Brian Berry began by turning the red tape argument on its head, arguing that regulation and skilled labour were vital in the UK Construction Industry, and being part of the EU, was therefore important to ensure a supply of suitably trained tradespeople, working in a well regulated environment. He did concede that many individual tradespeople would vote to leave based on their personal beliefs and experiences, but over half of them said that they would like more concrete information to inform their choices.

Cezary was keen to put what he called a ‘philosophical’ view to the audience. As a Polish immigrant many years ago, who had to fight for his British Citizenship, and who has completed many architectural commissions throughout the world, including Africa, he took the view that ‘elephants do not gallop’- the EU was too slow to respond to changing market conditions, and it was therefore in Britain’s best interests to leave. 

Paul Scully, businessman and recently elected conservative MP, had three reasons for voting to leave, trade, immigration, and sovereignty.

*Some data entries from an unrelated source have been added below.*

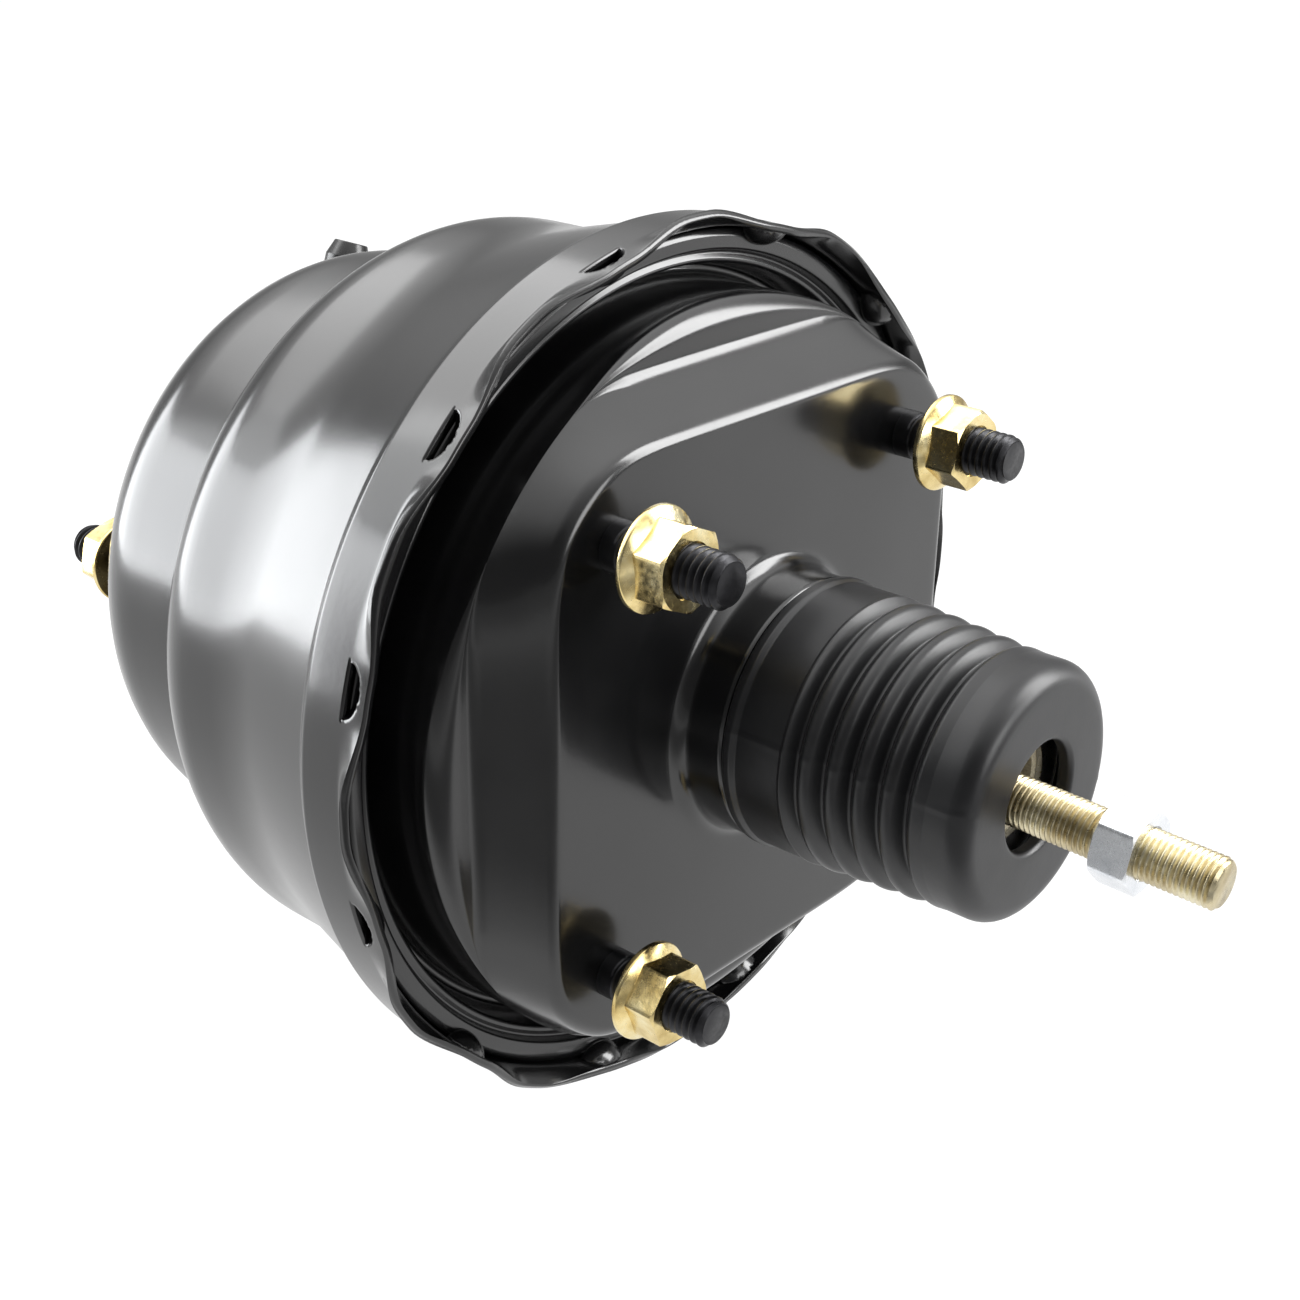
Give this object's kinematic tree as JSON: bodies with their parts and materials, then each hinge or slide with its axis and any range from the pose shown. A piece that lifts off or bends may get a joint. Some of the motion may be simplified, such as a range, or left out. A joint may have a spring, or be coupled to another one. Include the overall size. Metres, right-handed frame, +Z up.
{
  "type": "brake booster",
  "caption": "Tandem vacuum brake booster with gloss-black twist-lock shells, stamped rear dome with firewall studs, concertina dust boot, threaded pushrod and vacuum check valve.",
  "frame": {"origin": "centre of the rear shell face that bolts to the firewall, on the booster axis", "axes": "+Y along the booster axis towards the master cylinder, +Z up, the pedal pushrod comes out on -Y"},
  "size_m": [0.1806, 0.2591, 0.1806],
  "materials": {
    "black_paint": "gloss",
    "yellow_zinc": "satin",
    "black_steel": "satin",
    "bright_zinc": "satin",
    "bare_steel": "satin",
    "boot_rubber": "matte",
    "seal_rubber": "matte",
    "hub_plastic": "matte",
    "valve_plastic": "gloss",
    "aluminium": "satin",
    "felt": "matte"
  },
  "bodies": {
    "housing": {"rear_shell": "black_paint", "front_shell": "black_paint", "rear_brace_plate": "bare_steel", "front_brace_ring": "bare_steel", "firewall_studs": "black_steel", "master_cylinder_studs": "black_steel", "firewall_nuts": "yellow_zinc", "master_cylinder_nuts": "yellow_zinc", "rear_hub_seal": "seal_rubber", "center_divider": "bare_steel", "divider_seal": "seal_rubber", "front_rod_seal": "seal_rubber", "return_spring": "bare_steel", "dust_boot": "boot_rubber", "check_valve_grommet": "seal_rubber", "check_valve_body": "valve_plastic", "check_valve_spring": "bare_steel"},
    "power_piston": {"piston_hub": "hub_plastic", "rear_support_plate": "aluminium", "front_support_plate": "aluminium", "rear_diaphragm": "seal_rubber", "front_diaphragm": "seal_rubber", "rear_plate_retainer": "bare_steel", "front_plate_retainer": "bare_steel", "reaction_disc": "seal_rubber", "output_rod": "yellow_zinc", "output_rod_retainer": "bare_steel", "output_rod_tip": "bare_steel", "plunger_key": "bare_steel", "control_valve": "seal_rubber", "control_valve_spring": "bare_steel", "control_valve_retainer": "bare_steel", "air_silencer": "felt", "silencer_retainer": "bare_steel", "valve_return_spring": "bare_steel"},
    "air_valve": {"valve_plunger": "aluminium"},
    "pedal_rod": {"pushrod": "yellow_zinc", "jam_nut": "bright_zinc", "spring_seat": "bare_steel"},
    "check_poppet": {"check_valve_poppet": "seal_rubber"}
  },
  "joints": [
    {"name": "power_piston_slide", "type": "slide", "parent": "housing", "child": "power_piston", "axis": [0, 1, 0], "range_m": [0, 0.03], "stiffness_N_per_m": 1500, "springref_m": -0.01, "deforming": ["dust_boot", "return_spring", "rear_diaphragm", "front_diaphragm"]},
    {"name": "valve_plunger_slide", "type": "slide", "parent": "power_piston", "child": "air_valve", "axis": [0, 1, 0], "range_m": [0, 0.0025], "stiffness_N_per_m": 600, "springref_m": -0.002, "deforming": ["valve_return_spring", "control_valve"]},
    {"name": "pushrod_tilt", "type": "hinge", "parent": "air_valve", "child": "pedal_rod", "pos_m": [0, 0.015, 0], "axis": [-1, 0, 0], "range_deg": [0, 4]},
    {"name": "check_valve_poppet_slide", "type": "slide", "parent": "housing", "child": "check_poppet", "axis": [0, 1, 0], "range_m": [0, 0.0015], "stiffness_N_per_m": 60, "springref_m": -0.001, "deforming": ["check_valve_spring"]}
  ]
}
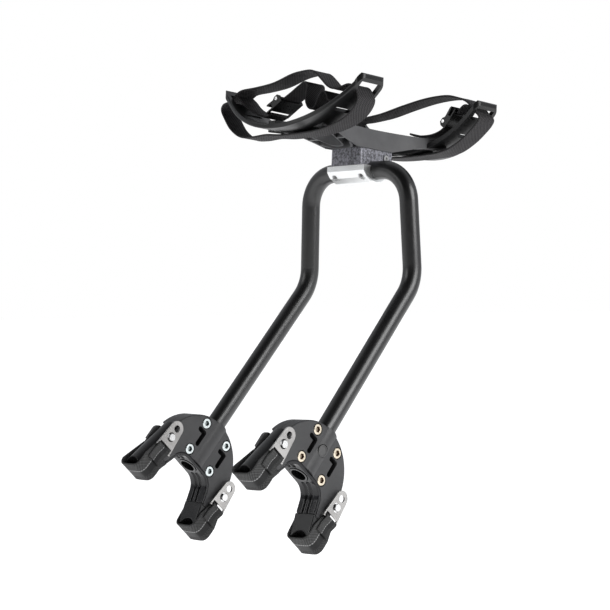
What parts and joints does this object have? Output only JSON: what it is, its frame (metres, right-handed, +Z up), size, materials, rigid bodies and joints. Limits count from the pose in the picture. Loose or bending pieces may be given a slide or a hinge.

He believes that Britain is shackled by EU Trade Groups, and stated we would be far stronger on our own. 

David Cash, also an architect, believes that Britain’s economic fortunes are firmly tied to the EU. In the longer term, businesses will continue to build connections in Europe, however an exit would surely create a ‘tough patch’ in the UK. He also argued that he has no issues with adopting several identities; English, British or European, depending on where he is in the world. 

Much like David, Mark Middleton not only enjoys the lifestyle of a European and visa free travel, but also is keen to emphasise that Britain holds a powerful ‘third position’ by not being part of the Schengen Agreement and the single currency. He sees that a breakaway from Europe will mean forcing us enter into negotiations for European Trade, something we have not done since the 1970s. He cites the Norway example of how not to do things- all the costs but with none of the influence. 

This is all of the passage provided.